Yes, Ka-Bar knives are made in the United States, though some sheaths are not.
Some Ka-Bar knives will rust if not properly cared for. The USMC Ka-Bar and many other styles use an epoxy coating that prevents corrosion, but the carbon steel that’s exposed on the edge will rust if you don’t oil it or if you store it in the leather sheath.

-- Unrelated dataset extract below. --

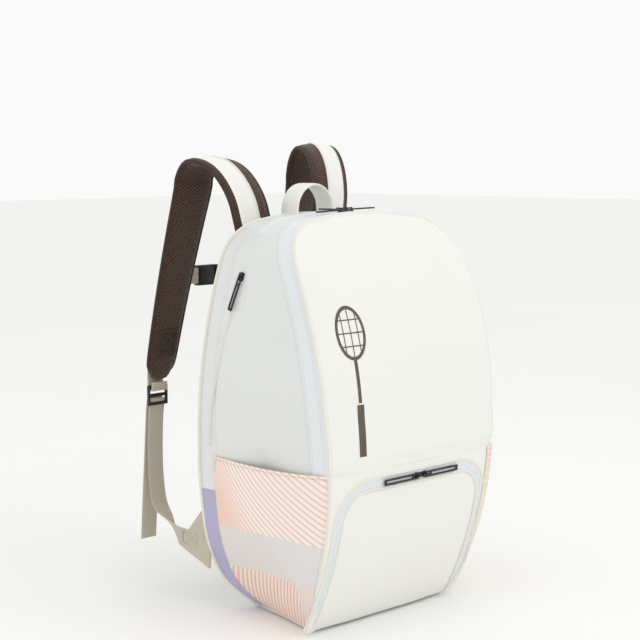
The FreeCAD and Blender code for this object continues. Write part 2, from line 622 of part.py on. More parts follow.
wall = mm("buckle_wall")
length = mm("buckle_length")
height = mm("buckle_width")
depth = mm("buckle_thickness")
prong = (height - 2 * wall) / 4
reach = length - 4 * wall
socket = side_box(0, 0, 0, length, depth, height)
hollow = side_box(length - reach - wall, 0, 0, reach + wall, depth - 2 * wall, height - 2 * wall)
socket = socket.cut(hollow)
socket = socket.cut(side_box(wall, 0, 0, wall, depth, height - 2 * wall))
node(form("socket", socket), "chest_buckle_socket")
gap = mm("play")
shoulder = side_box(length + gap, 0, 0, 2 * wall, depth, height)
lip = side_box(length + gap + 2 * wall, 0, 0, 4 * wall, depth, height)
lip = lip.cut(side_box(length + gap + 3 * wall, 0, 0, wall, depth, height - 2 * wall))
clip = shoulder.fuse(lip)
for side in (-1, 1):
    offset = side * (height / 2 - wall - gap - prong / 2)
    clip = clip.fuse(side_box(length - reach, 0, offset, reach + gap, depth - 2 * wall - 2 * gap, prong))
clip_end = length + gap + 6 * wall
chest_thick = mm("webbing")
web_offset = (chest_thick - depth) / 2
channel = side_box(length + gap, web_offset, 0, clip_end, chest_thick + 2 * gap, mm("chest_web") + 2 * gap)
node(form("clip", clip.cut(channel).removeSplitter()), "chest_buckle_clip")
left_edge = left_at[0] + left_at[3] / 2
right_edge = right_at[0] - right_at[3] / 2
left_web = side_box(left_edge - mm("chest_lap") - buckle_x, web_offset, 0,
                    buckle_x - left_edge + mm("chest_lap"), chest_thick, mm("chest_web"))
node(form("left_chest", left_web), "chest_webbing_left")
right_web = side_box(clip_end, web_offset, 0, right_edge + mm("chest_lap") - buckle_x - clip_end,
                     chest_thick, mm("chest_web"))
node(form("right_chest", right_web), "chest_webbing_right")

# ---------------------------------------------------------------- zip sliders and their pulls
document.recompute()
probe_length = 4 * mm("bag_height")


def probe(start, direction):
    """Point where a line from outside first meets the bag."""
    end = FreeCAD.Vector(*start) + FreeCAD.Vector(*direction) * probe_length
    hit = Part.makeLine(FreeCAD.Vector(*start), end).common(bag_solid.Shape)
    return min((vertex.Point for vertex in hit.Vertexes), key=lambda p: (p - FreeCAD.Vector(*start)).Length)


def seat(start, direction, along):
    """Frame on the bag's surface: x along the zip, z out of the cloth."""
    ahead = FreeCAD.Vector(*along)
    inward = FreeCAD.Vector(*direction)
    across = inward.cross(ahead)
    half = mm("slider_length") / 2
    here = probe(start, direction)
    front = probe(FreeCAD.Vector(*start) + ahead * half, direction)
    back = probe(FreeCAD.Vector(*start) - ahead * half, direction)
    one = probe(FreeCAD.Vector(*start) + across * half, direction)
    other = probe(FreeCAD.Vector(*start) - across * half, direction)
    x_axis = (front - back).normalize()
    z_axis = x_axis.cross(one - other).normalize()
    if z_axis.dot(inward) > 0:
        z_axis = -z_axis
    y_axis = z_axis.cross(x_axis)
    crown = max((here - point).dot(z_axis) * -1 for point in (front, back, one, other, here))
    place = here + z_axis * (max(crown, 0) + mm("play"))
    return FreeCAD.Placement(place, FreeCAD.Rotation(x_axis, y_axis, z_axis, "ZXY"))


def loops(body, name, role, outlines):
    """Sketch of closed outlines on a base plane, with both numbers of every corner tied to the sheet."""
    sketch = body.newObject("Sketcher::SketchObject", name)
    plane = [item for item in body.Origin.OriginFeatures if item.Role == role][0]
    sketch.AttachmentSupport = [(plane, "")]
    sketch.MapMode = "FlatFace"
    for corners in outlines:
        first = sketch.GeometryCount
        values = [[float(sketch.evalExpression(text)) for text in corner] for corner in corners]
        for index, (x, y) in enumerate(values):
            after = values[(index + 1) % len(values)]
            sketch.addGeometry(Part.LineSegment(FreeCAD.Vector(x, y, 0), FreeCAD.Vector(*after, 0)), False)
        for index, corner in enumerate(corners):
            edge = first + index
            before = first + (index - 1) % len(corners)
            sketch.addConstraint(Sketcher.Constraint("Coincident", before, 2, edge, 1))
            for kind, text, value in zip(("DistanceX", "DistanceY"), corner, values[index]):
                tie = sketch.addConstraint(Sketcher.Constraint(kind, edge, 1, value))
                sketch.setExpression(f"Constraints[{tie}]", text)
    return sketch


def pad(body, name, sketch, length, midplane):
    feature = body.newObject("PartDesign::Pad", name)
    feature.Profile = sketch
    feature.setExpression("Length", length)
    feature.Midplane = midplane
    return feature


def slider(name, place):
    """Die-cast slider: a six-sided plate with an arched bridge for the pull."""
    body = document.addObject("PartDesign::Body", name)
    half = "sizes.slider_length / 2"
    side = "sizes.slider_width / 2"
    plate = loops(body, name + "_plate", "XY_Plane", [[
        (half, side + " / 2"), ("sizes.slider_length / 4", side), (f"-{half}", side + " * 0.8"),
        (f"-{half}", f"-{side} * 0.8"), ("sizes.slider_length / 4", f"-{side}"), (half, f"-{side} / 2"),
    ]])
    pad(body, name + "_plate_pad", plate, "sizes.slider_plate", False)
    reach = "(sizes.bridge_half + sizes.bridge_post)"
    low = "sizes.slider_plate / 2"
    under = "(sizes.slider_plate + sizes.bridge_clear)"
    over = "(sizes.slider_plate + sizes.bridge_clear + sizes.bridge_cap)"
    bridge = loops(body, name + "_bridge", "XZ_Plane", [[
        (f"-{reach}", low), (f"-{reach}", over), (reach, over), (reach, low),
        ("sizes.bridge_half", low), ("sizes.bridge_half", under),
        ("-sizes.bridge_half", under), ("-sizes.bridge_half", low),
    ]])
    pad(body, name + "_bridge_pad", bridge, "sizes.bridge_width", True)
    body.Placement = place
    return node(body, name)


def pull(name, place, length):
    """Flat pull: an eye bar under the slider's bridge, a frame and a long cord loop."""
    body = document.addObject("PartDesign::Body", name)
    back = "-sizes.pull_eye_bar / 2"
    eye = "sizes.pull_eye_bar / 2"
    frame = "(sizes.bridge_half + sizes.bridge_post + 2 * sizes.pull_eye_bar)"
    loop_start = f"({frame} + 2 * sizes.pull_eye_bar)"
    loop_end = f"({length} - 2 * sizes.pull_eye_bar)"
    side = "sizes.pull_width / 2"
    gap = "sizes.pull_slot / 2"
    outlines = [
        [(back, f"-{side}"), (length, f"-{side}"), (length, side), (back, side)],
        [(eye, f"-{side} + sizes.pull_eye_bar"), (frame, f"-{side} + sizes.pull_eye_bar"),
         (frame, f"{side} - sizes.pull_eye_bar"), (eye, f"{side} - sizes.pull_eye_bar")],
        [(loop_start, f"-{gap}"), (loop_end, f"-{gap}"), (loop_end, gap), (loop_start, gap)],
    ]
    outline = loops(body, name + "_outline", "XY_Plane", outlines)
    pad(body, name + "_pad", outline, "sizes.pull_thickness", True)
    lift = mm("slider_plate") + mm("bridge_clear") / 2
    body.Placement = place.multiply(FreeCAD.Placement(FreeCAD.Vector(0, 0, lift), FreeCAD.Rotation()))
    return node(body, name)


apart = mm("slider_length") / 2 + 2 * mm("play")
high = 2 * mm("bag_height")
ahead_of_bag = -2 * mm("belly_depth")
beside_bag = -mm("bag_width")
slope = math.radians(mm("side_zip_slope"))
front_zip_y = mm("main_zip_inset") - mm("front_top_depth")
meeting = mm("pocket_zip_meeting")
top_meeting = mm("main_zip_meeting")
zip_height = mm("mouth_zip_height")
SEATS = {
    "main_left": ((top_meeting - apart, front_zip_y, high), (0, 0, -1), (-1, 0, 0), "main_pull"),
    "main_right": ((top_meeting + apart, front_zip_y, high), (0, 0, -1), (1, 0, 0), "main_pull"),
    "racket": ((mm("slot_start") - mm("slider_length"), mm("slot_depth"), high), (0, 0, -1), (-1, 0, 0),
               "racket_pull"),
    "pocket_left": ((meeting - apart, ahead_of_bag, zip_height), (0, 1, 0), (-1, 0, 0), "front_pull"),
    "pocket_right": ((meeting + apart, ahead_of_bag, zip_height), (0, 1, 0), (1, 0, 0), "front_pull"),
    "side": ((beside_bag, mm("side_zip_depth"), mm("bag_height") - mm("side_zip_drop")),
             (1, 0, 0), (0, math.sin(slope), -math.cos(slope)), "side_pull"),
}
seats = {}
for word, (start, direction, along, pull_length) in SEATS.items():
    seats[word] = seat(start, direction, along)
    slider(word + "_slider", seats[word])
    pull(word + "_pull", seats[word], "sizes." + pull_length)

# ---------------------------------------------------------------- check and export
document.recompute()
for item in document.Objects:
    if "Invalid" in item.State or "Error" in item.State:
        raise RuntimeError(f"{item.Name} failed: {item.State}")
os.makedirs("parts", exist_ok=True)
for part in nodes:
    shape = part.Shape
    if shape.isNull() or not shape.isValid() or not shape.Solids:
        raise RuntimeError(f"{part.Label} has no valid solid")
    shape.exportStep(f"parts/{part.Label}.step")
    box = shape.BoundBox
    print(f"{part.Label}: {len(shape.Solids)} solid(s), {shape.Volume / 1000:.1f} cm3, "
          f"x {box.XMin:.0f}..{box.XMax:.0f}, y {box.YMin:.0f}..{box.YMax:.0f}, z {box.ZMin:.0f}..{box.ZMax:.0f}")
print(len(nodes), "sub-parts")
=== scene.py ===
# %% [markdown]
# # A racket backpack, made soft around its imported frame
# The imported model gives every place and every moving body. Each cell makes one real piece of the bag, says what it
# is, and hangs it on the body that it moves with. Lengths are in metres.
import json
from math import cos, floor, pi, radians, sin, sqrt

import bpy
import bmesh
from mathutils import Matrix, Quaternion, Vector, noise
from mathutils.bvhtree import BVHTree
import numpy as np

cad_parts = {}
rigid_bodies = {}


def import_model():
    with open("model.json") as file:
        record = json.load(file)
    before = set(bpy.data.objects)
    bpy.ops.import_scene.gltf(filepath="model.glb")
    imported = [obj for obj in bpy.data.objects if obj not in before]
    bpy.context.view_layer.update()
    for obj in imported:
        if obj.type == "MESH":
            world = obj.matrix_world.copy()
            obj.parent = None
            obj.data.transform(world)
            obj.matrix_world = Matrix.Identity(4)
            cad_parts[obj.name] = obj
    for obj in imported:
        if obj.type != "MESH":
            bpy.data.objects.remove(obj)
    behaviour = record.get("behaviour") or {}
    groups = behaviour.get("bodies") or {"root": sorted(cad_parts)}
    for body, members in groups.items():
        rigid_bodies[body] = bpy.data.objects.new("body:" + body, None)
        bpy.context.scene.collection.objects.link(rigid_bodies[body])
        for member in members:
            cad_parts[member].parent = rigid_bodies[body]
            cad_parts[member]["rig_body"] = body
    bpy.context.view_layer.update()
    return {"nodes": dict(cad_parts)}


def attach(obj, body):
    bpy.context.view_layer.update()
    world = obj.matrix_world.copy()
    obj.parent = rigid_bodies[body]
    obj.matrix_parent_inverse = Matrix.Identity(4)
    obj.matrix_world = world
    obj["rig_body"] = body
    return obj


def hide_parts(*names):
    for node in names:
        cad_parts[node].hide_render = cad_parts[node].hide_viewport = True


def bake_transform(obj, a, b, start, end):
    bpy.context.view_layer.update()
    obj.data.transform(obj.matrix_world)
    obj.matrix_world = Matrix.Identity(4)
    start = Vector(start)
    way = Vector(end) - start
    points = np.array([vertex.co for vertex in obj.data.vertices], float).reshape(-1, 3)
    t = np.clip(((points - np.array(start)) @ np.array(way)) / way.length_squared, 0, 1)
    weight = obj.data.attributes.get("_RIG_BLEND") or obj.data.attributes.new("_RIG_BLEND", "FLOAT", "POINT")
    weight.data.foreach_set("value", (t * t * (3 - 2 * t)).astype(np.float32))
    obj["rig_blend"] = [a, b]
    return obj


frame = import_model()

scene = bpy.context.scene
MM = 0.001

# %% [markdown]
# ## The studio
# A plain pale floor, a bright even sky and one large soft lamp to the front right. The front of the bag then reads a
# little brighter than its side, also because the side cloth's colour is painted a little darker as painted shade. The
# camera stands low at the front left, with a long lens that keeps edges parallel.

# %% camera
camera_data = bpy.data.cameras.new("camera")
camera_data.lens = 91.5
camera_data.sensor_width = 36
camera = bpy.data.objects.new("camera", camera_data)
camera.location = (-1.4537, -1.3586, 0.5687)
sight = Vector((-0.0303, 0.0267, 0.3602)) - camera.location
roll = Quaternion((0, 0, 1), radians(-0.215))
camera.rotation_mode = "QUATERNION"
camera.rotation_quaternion = sight.to_track_quat("-Z", "Y") @ roll
scene.collection.objects.link(camera)
scene.camera = camera
print("camera is", round(sight.length, 3), "m away")


# %% node helper
def put(tree, kind, inputs=None, **settings):
    """Adds a node with its settings, and sets or links its inputs."""
    made = tree.nodes.new(kind)
    for key, value in settings.items():
        setattr(made, key, value)
    for key, value in (inputs or {}).items():
        if isinstance(value, bpy.types.NodeSocket):
            tree.links.new(value, made.inputs[key])
        else:
            made.inputs[key].default_value = value
    return made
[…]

A Ka-Bar knife will last a lifetime if properly cared for, depending on what you use it for. Like any tool, if you use it hard and don’t take care of it, it won’t last forever.
Final Thoughts on Ka-Bar
These days, Ka-Bar has expanded to many other models in the same style as the original knife—and many other styles, too. They produce fixed-blades and folders, duty and defensive knives, hunting knives, pocket knives, and some really cool novelty items like Ka-Bar chopsticks and pizza cutters.
Becker Knife and Tool
Ka-Bar has done a number of collaborations with knife makers over the years, and their current line designed by Ethan Becker features some great blades. One of their newest is the BK19 Becker Nessmuk which, in a way, is a great modern representation of the type of utilitarian knife the USMC Ka-Bar was and is. It’s shorter at a hair over 9 inches long. The BK19 is stout, has durable grip scales, a great rounded belly to the blade, and the blade is thick. It is considered one of the best survival knives, but is nimble enough to be a great option for skinning and breaking down big game, too. Though I hope they never stop making the Ka-Bar knife the company is known for, but variety and innovation will help ensure that Ka-Bar remains a dependable brand long into the future.